• **SET TASK**
In the listing below, locate the lines that hold "update" and copy them.
━━━━━ RECORDED DATA ━━━━━
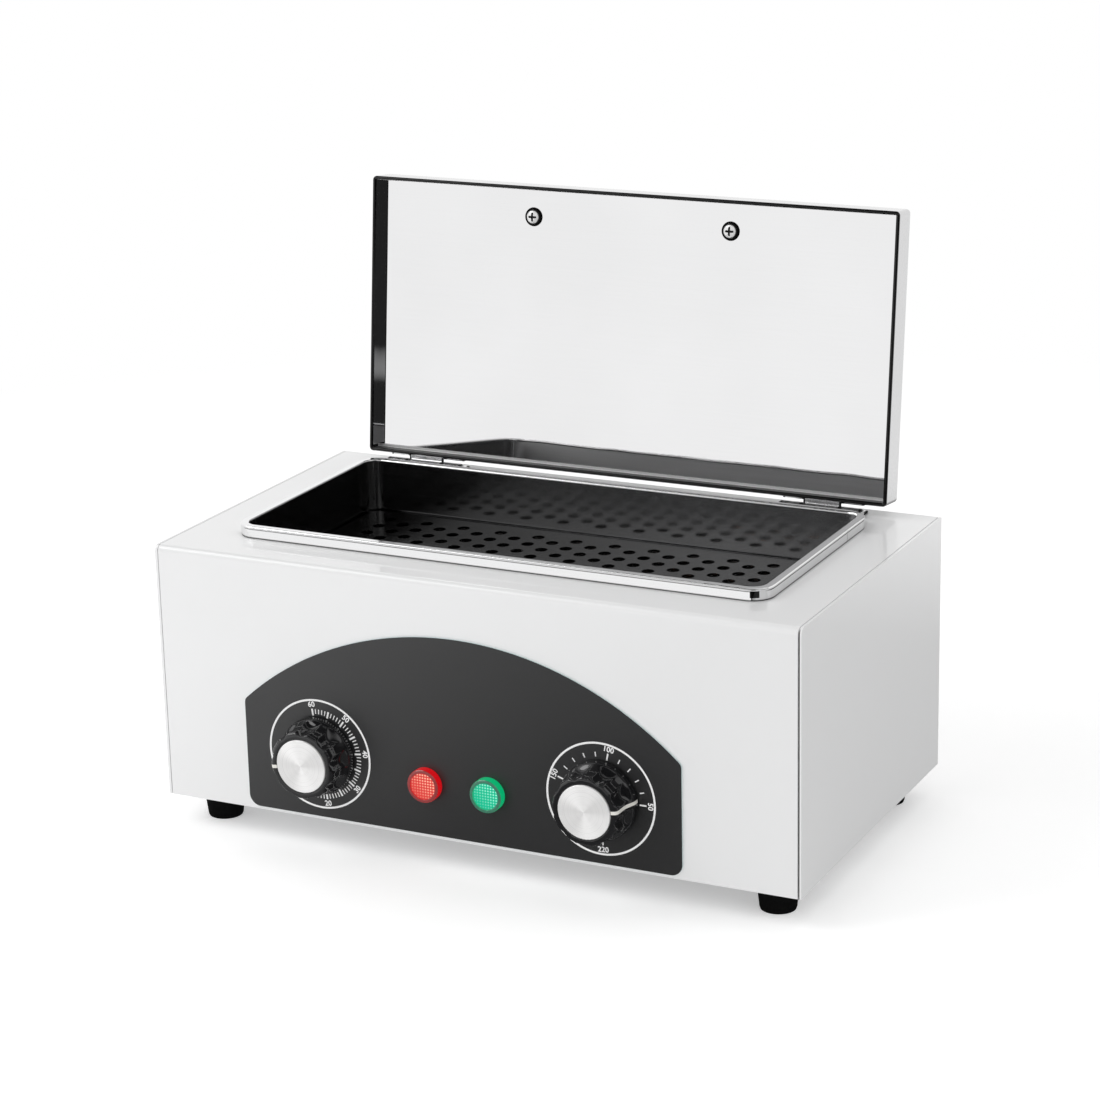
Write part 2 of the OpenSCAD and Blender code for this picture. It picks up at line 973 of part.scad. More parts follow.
// scalloped bell that flares towards the panel, hollow behind, with a bored hub
module knob() {
    top_r = knob_d / 2 - 2.2;
    hub_r = shaft_d / 2 + 3;
    translate([0, 0, panel_t + knob_gap])
        difference() {
            rotate_extrude()
                difference() {
                    union() {
                        polygon([
                            [0, 0], [knob_d / 2, 0], [knob_d / 2, 3], [knob_d / 2 - 0.7, 4.6],
                            [top_r, knob_h * 0.55], [top_r, knob_h - 1.5], [0, knob_h - 1.5]
                        ]);
                        square([top_r - 1.5, knob_h]);
                        translate([top_r - 1.5, knob_h - 1.5])
                            circle(1.5);
                    }
                    translate([cap_d / 2 + 0.1 - 20, knob_h - cap_sink])
                        square([20, 5]);
                }
            difference() {
                translate([0, 0, -1])
                    cylinder(knob_h - 2, r = top_r - 5.6);
                translate([0, 0, panel_t + bushing_out - 0.4])
                    cylinder(knob_h, r = hub_r);
            }
            translate([0, 0, -1])
                cylinder(shaft_front - panel_t - knob_gap + 1.2, d = shaft_d + 0.1);
            for (i = [0:scallops - 1])
                rotate([0, 0, (i + 0.5) * 360 / scallops])
                    translate([top_r + scallop_r - scallop_in, 0, 4])
                        cylinder(knob_h, r = scallop_r);
        }
}

module knob_cap() {
    translate([0, 0, panel_t + knob_gap + knob_h - cap_sink])
        rotate_extrude()
            polygon([
                [0, 0], [cap_d / 2, 0], [cap_d / 2, cap_t - 0.3],
                [cap_d / 2 - 0.3, cap_t], [0, cap_t]
            ]);
}

module thermostat_knob() {
    color([0.07, 0.07, 0.08])
        control_frame(1)
            rotate([0, 0, thermostat_at])
                knob();
}

module thermostat_cap() {
    color("gainsboro")
        control_frame(1)
            knob_cap();
}

module timer_knob() {
    color([0.07, 0.07, 0.08])
        control_frame(0)
            rotate([0, 0, timer_at])
                knob();
}

module timer_cap() {
    color("gainsboro")
        control_frame(0)
            knob_cap();
}

module bushing_nuts() {
    color("silver")
        for (side = [0, 1])
            control_frame(side)
                translate([0, 0, panel_t])
                    difference() {
                        cylinder(2.4, d = 14, $fn = 6);
                        translate([0, 0, -1])
                            cylinder(5, d = bushing_d + 0.1);
                    }
}

module lamp_frame(side) {
    stand()
        translate([lamp_x[side], 0, lamp_z])
            rotate([90, 0, 0])
                children();
}

module lamp_lens() {
    translate([0, 0, panel_t])
        rotate_extrude()
            difference() {
                union() {
                    square([lamp_d / 2, 3.2]);
                    square([lamp_d / 2 - 0.8, 4]);
                    translate([lamp_d / 2 - 0.8, 3.2])
                        circle(0.8);
                }
                translate([-1, -1])
                    square([lamp_d / 2 - 0.4, 3.6]);
            }
}

module lamp_body() {
    hole = lamp_d - 3.2;
    difference() {
        union() {
            translate([0, 0, -18])
                cylinder(18 + panel_t + 2.4, d = hole - 0.4);
            translate([0, 0, -sheet_t - 2.5])
                cylinder(2.5, d = hole + 4, $fn = 6);
            for (y = [-2.5, 2.5])
                translate([-2, y - 0.4, -25])
                    cube([4, 0.8, 8]);
        }
    }
}

module lamp_red_lens() {
    color([0.95, 0.2, 0.16, 0.8])
        lamp_frame(0)
            lamp_lens();
}

module lamp_green_lens() {
    color([0.05, 0.75, 0.5, 0.8])
        lamp_frame(1)
            lamp_lens();
}

module lamp_red_body() {
    color("white")
        lamp_frame(0)
            lamp_body();
}

module lamp_green_body() {
    color("white")
        lamp_frame(1)
            lamp_body();
}

module terminal_block() {
    ways = 4;
    pitch = 10;
    inset_x = 62;
    inset_y = 52;
    color("ivory")
        stand()
            translate([inside_w / 2 - inset_x, body_d - inset_y, 2 * sheet_t])
                difference() {
                    union() {
                        cube([ways * pitch, 18, 6]);
                        for (i = [0:ways - 1])
                            translate([i * pitch + 1, 2, 0])
                                cube([pitch - 2, 14, 14]);
                    }
                    for (i = [0:ways - 1]) {
                        translate([(i + 0.5) * pitch, -1, 9])
                            rotate([-90, 0, 0])
                                cylinder(20, d = 4);
                        for (y = [5.5, 12.5])
                            translate([(i + 0.5) * pitch, y, 9])
                                cylinder(8, d = 3.6);
                    }
                }
}

// lid

module lid_pan() {
    inner_w = lid_w - 2 * lid_t;
    inner_d = lid_d - 2 * lid_t;
    mid_y = lid_near - lid_d / 2;
    color("gainsboro")
        lid_frame()
            difference() {
                translate([0, mid_y, edge_z]) {
                    difference() {
                        union() {
                            translate([0, 0, hem_t / 2])
                                linear_extrude(lid_h - lid_corner - hem_t / 2)
                                    rrect(lid_w, lid_d, lid_corner);
                            translate([0, 0, hem_t])
                                linear_extrude(lid_h - hem_t)
                                    square([lid_w - 2 * lid_corner, lid_d - 2 * lid_corner], center = true);
                            translate([0, 0, lid_h - lid_corner])
                                ring_sweep(lid_w, lid_d, lid_corner)
                                    intersection() {
                                        translate([lid_corner, 0])
                                            circle(lid_corner);
                                        square(lid_corner);
                                    }
                        }
                        translate([0, 0, -1])
                            linear_extrude(lid_h - lid_t + 1)
                                square([inner_w, inner_d], center = true);
                    }
                    ring_sweep(lid_w, lid_d, lid_corner)
                        intersection() {
                            translate([hem_t / 2, hem_t / 2])
                                circle(hem_t / 2);
                            square([hem_t, hem_t / 2]);
                        }
                }
                handle_holes()
                    cylinder(60, d = screw_d + 0.4);
            }
}
lid_corner = 2;

module handle_holes() {
    for (s = [-1, 1])
        translate([s * handle_pitch / 2, post_y, edge_z])
            children();
}

// the polished lining is a shallow pan of its own, its walls inside the skirt
module lid_liner() {
    w = lid_w - 2 * lid_t;
    d = lid_d - 2 * lid_t;
    mid_y = lid_near - lid_d / 2;
    color("lightgray")
        lid_frame()
            difference() {
                translate([0, mid_y, edge_z + hem_t / 2])
                    linear_extrude(liner_recess - hem_t / 2 + liner_t)
                        square([w, d], center = true);
                translate([0, mid_y, edge_z - 1])
                    linear_extrude(liner_recess + 1)
                        square([w - 2 * liner_t, d - 2 * liner_t], center = true);
                handle_holes()
                    cylinder(60, d = screw_d + 0.4);
            }
}

module lid_insulation() {
    mid_y = lid_near - lid_d / 2;
    color("khaki")
        lid_frame()
            difference() {
                translate([0, mid_y, liner_z + liner_t])
                    linear_extrude(lid_h - lid_t - liner_recess - liner_t)
                        square([lid_w - 2 * lid_t - 4, lid_d - 2 * lid_t - 4], center = true);
                handle_holes()
                    cylinder(60, d = screw_d + 6);
            }
}

module lid_handle() {
    color([0.07, 0.07, 0.08])
        lid_frame()
            difference() {
                union() {
                    for (s = [-1, 1])
                        translate([s * handle_pitch / 2, post_y, 0]) {
                            translate([0, 0, lid_top])
                                cylinder(handle_rise - bar_r, r1 = post_r + 2, r2 = post_r);
                            translate([0, 0, bar_z])
                                sphere(post_r - 1 + eps);
                        }
                    translate([-handle_pitch / 2 - 8, post_y, bar_z])
                        rotate([0, 90, 0])
                            cylinder(handle_pitch + 16, r = bar_r);
                    for (s = [-1, 1])
                        translate([s * (handle_pitch / 2 + 8), post_y, bar_z])
                            sphere(bar_r);
                }
                handle_holes()
                    cylinder(lid_h + 12, d = screw_d - 0.2);
            }
}

module lid_screws() {
    color("silver")
        lid_frame()
            handle_holes()
                translate([0, 0, liner_recess])
                    rotate([180, 0, 0]) {
                        pan_screw(screw_d - 0.2, lid_h - liner_recess + 10, 7, 2.2);
                    }
}

// hinges

module hinge_frames() {
    for (s = [-1, 1])
        translate([s * hinge_off, 0, 0])
            children();
}

side_k = hinge_len * 0.26;
mid_k = hinge_len - 2 * side_k - 0.6;
leaf_d = 8.5;

module knuckle(x0, x1) {
    translate([x0, 0, 0])
        rotate([0, 90, 0])
            cylinder(x1 - x0, d = knuckle_d);
}

module pin_bore() {
    translate([-hinge_len, 0, 0])
        rotate([0, 90, 0])
            cylinder(2 * hinge_len, d = pin_d + 0.1);
}

module hinge_body_leaves() {
    color("silver")
        stand()
            translate([0, hinge_y, hinge_z])
                hinge_frames()
                    difference() {
                        union() {
                            for (s = [-1, 1])
                                scale([s, 1, 1]) {
                                    knuckle(mid_k / 2 + 0.3, hinge_len / 2);
                                    translate([mid_k / 2 + 0.3, 0, -axis_h])
                                        cube([side_k, leaf_d, leaf_t]);
                                }
                            translate([-hinge_len / 2, knuckle_d / 2 + 0.5, -axis_h])
                                cube([hinge_len, leaf_d - knuckle_d / 2 - 0.5, leaf_t]);
                        }
                        pin_bore();
                    }
}

module hinge_lid_leaves() {
    color("silver")
        lid_frame()
            hinge_frames()
                difference() {
                    union() {
                        knuckle(-mid_k / 2, mid_k / 2);
                        translate([-mid_k / 2, -skirt_off, knuckle_d / 2 - leaf_t])
                            cube([mid_k, skirt_off, leaf_t]);
                        translate([-mid_k / 2, -skirt_off, knuckle_d / 2 - leaf_t])
                            cube([mid_k, leaf_t, leaf_d - knuckle_d / 2 + leaf_t]);
                        translate([-hinge_len / 2, -skirt_off, knuckle_d / 2 + 0.5])
                            cube([hinge_len, leaf_t, leaf_d - knuckle_d / 2 - 0.5]);
                    }
                    pin_bore();
                }
}

module hinge_pins() {
    color("gray")
        stand()
            translate([0, hinge_y, hinge_z])
                hinge_frames() {
                    translate([-hinge_len / 2 - 0.8, 0, 0])
                        rotate([0, 90, 0])
                            cylinder(hinge_len + 1.6, d = pin_d);
                    for (s = [-1, 1])
                        translate([s * (hinge_len / 2 + 0.4) - 0.4, 0, 0])
                            rotate([0, 90, 0])
                                cylinder(0.8, d = pin_d + 1.2);
                }
}

module hinge_rivets() {
    color("silver")
        stand()
            translate([0, hinge_y, hinge_z - axis_h + leaf_t])
                hinge_frames()
                    for (x = [-0.36, 0.36])
                        translate([x * hinge_len, 6, 0])
                            rotate_extrude()
                                intersection() {
                                    translate([0, -1.5])
                                        circle(2.4);
                                    square([1.9, 1]);
                                }
}

housing_wrap();
side_panel_left();
side_panel_right();
rear_panel();
base_plate();
housing_screws();
cord_grommet();
feet();
foot_screws();
chamber_tank();
chamber_rim();
chamber_insulation();
tray_rails();
tray();
heater_element();
heater_clips();
heater_bushings();
thermostat_capillary();
control_panel();
thermostat_body();
thermostat_shaft();
thermostat_knob();
thermostat_cap();
timer_body();
timer_shaft();
timer_knob();
timer_cap();
bushing_nuts();
lamp_red_lens();
lamp_red_body();
lamp_green_lens();
lamp_green_body();
terminal_block();
lid_pan();
lid_liner();
lid_insulation();
lid_handle();
lid_screws();
hinge_body_leaves();
hinge_lid_leaves();
hinge_pins();
hinge_rivets();
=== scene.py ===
# Bench dry heat sterilizer with its lid open: finishes, dial print, pointers, lenses and a white studio.
import json
import math
import bmesh
import bpy
from mathutils import Matrix, Vector


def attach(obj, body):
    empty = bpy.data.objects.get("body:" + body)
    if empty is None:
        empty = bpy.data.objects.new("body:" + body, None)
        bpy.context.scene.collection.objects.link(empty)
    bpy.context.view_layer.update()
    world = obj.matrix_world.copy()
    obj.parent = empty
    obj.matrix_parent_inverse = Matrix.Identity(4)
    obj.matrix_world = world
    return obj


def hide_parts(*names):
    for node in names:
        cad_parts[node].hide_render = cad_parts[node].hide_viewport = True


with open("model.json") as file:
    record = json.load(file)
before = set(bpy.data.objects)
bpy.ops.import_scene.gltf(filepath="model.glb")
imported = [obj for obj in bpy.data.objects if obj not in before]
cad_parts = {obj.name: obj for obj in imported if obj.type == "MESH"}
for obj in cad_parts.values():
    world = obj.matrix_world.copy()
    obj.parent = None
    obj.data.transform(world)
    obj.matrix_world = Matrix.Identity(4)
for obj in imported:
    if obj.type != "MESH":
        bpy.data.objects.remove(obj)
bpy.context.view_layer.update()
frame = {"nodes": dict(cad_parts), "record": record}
print("frame loaded with", len(frame["nodes"]), "nodes")

mm = 0.001
housing = {"shiftY": -96.61822, "footHeight": 14.0}  # where the drawing's zero lies in the shared frame
dialAt = {"thermostat": (64.5, 31.6), "timer": (-74.5, 31.6)}  # x and z on the front face
lampAt = {"red": (-20.5, 25.6), "green": (10.5, 25.6)}
lid = {"angle": 96.0, "hingeY": 158.6, "hingeZ": 122.05, "liner": 6.75, "screwX": 50.5, "screwY": -123.2}


def spot(x, y, z):  # a point of the drawing in millimetres, as metres in the shared frame
    return Vector((x, y + housing["shiftY"], z + housing["footHeight"])) * mm


def lengths(values):  # lengths in millimetres, as metres
    return tuple(value * mm for value in values)


def depths(values):  # places of the drawing from front to back, in the shared frame
    return tuple(spot(0, value, 0).y for value in values)


def heights(values):  # heights of the drawing, in the shared frame
    return tuple(spot(0, 0, value).z for value in values)


def panelFrame(x, z):  # millimetres on the front face, local Z pointing out of it
    turn = Matrix(((1, 0, 0, 0), (0, 0, -1, 0), (0, 1, 0, 0), (0, 0, 0, 1)))
    return Matrix.Translation(spot(x, 0, z)) @ turn @ Matrix.Diagonal((mm, mm, mm, 1))


def lidFrame(openAngle, hingeY, hingeZ):  # millimetres of the closed lid, turned open on its hinge line
    turn = Matrix.Rotation(math.radians(-openAngle), 4, "X")
    return Matrix.Translation(spot(0, hingeY, hingeZ)) @ turn @ Matrix.Diagonal((mm, mm, mm, 1))


# camera
camera = {"target": spot(-2.2019, 90, 109.6019), "turn": 26.4566, "tilt": 17.1546, "roll": -1.32782,
          "distance": 1.42857, "lens": 102.6242, "sensor": 36, "nearest": 0.05, "farthest": 60}


def addCamera(view):
    turn, tilt, roll = (math.radians(view[angle]) for angle in ("turn", "tilt", "roll"))
    back = Vector((math.sin(turn) * math.cos(tilt), -math.cos(turn) * math.cos(tilt), math.sin(tilt)))
    right = Vector((math.cos(turn), math.sin(turn), 0))
    up = back.cross(right)
    rolledRight = right * math.cos(roll) + up * math.sin(roll)
    rolledUp = up * math.cos(roll) - right * math.sin(roll)
    data = bpy.data.cameras.new("studioCamera")
    data.lens, data.sensor_width = view["lens"], view["sensor"]
    data.clip_start, data.clip_end = view["nearest"], view["farthest"]
    cam = bpy.data.objects.new("studioCamera", data)
    pose = Matrix((rolledRight, rolledUp, back)).transposed().to_4x4()
    cam.matrix_world = Matrix.Translation(view["target"] + back * view["distance"]) @ pose
    bpy.context.scene.collection.objects.link(cam)
    bpy.context.scene.camera = cam


addCamera(camera)
bpy.context.scene.view_settings.view_transform = "Standard"
print("camera placed")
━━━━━
• **EXERCISE RESPONSE**
    bpy.context.view_layer.update()
bpy.context.view_layer.update()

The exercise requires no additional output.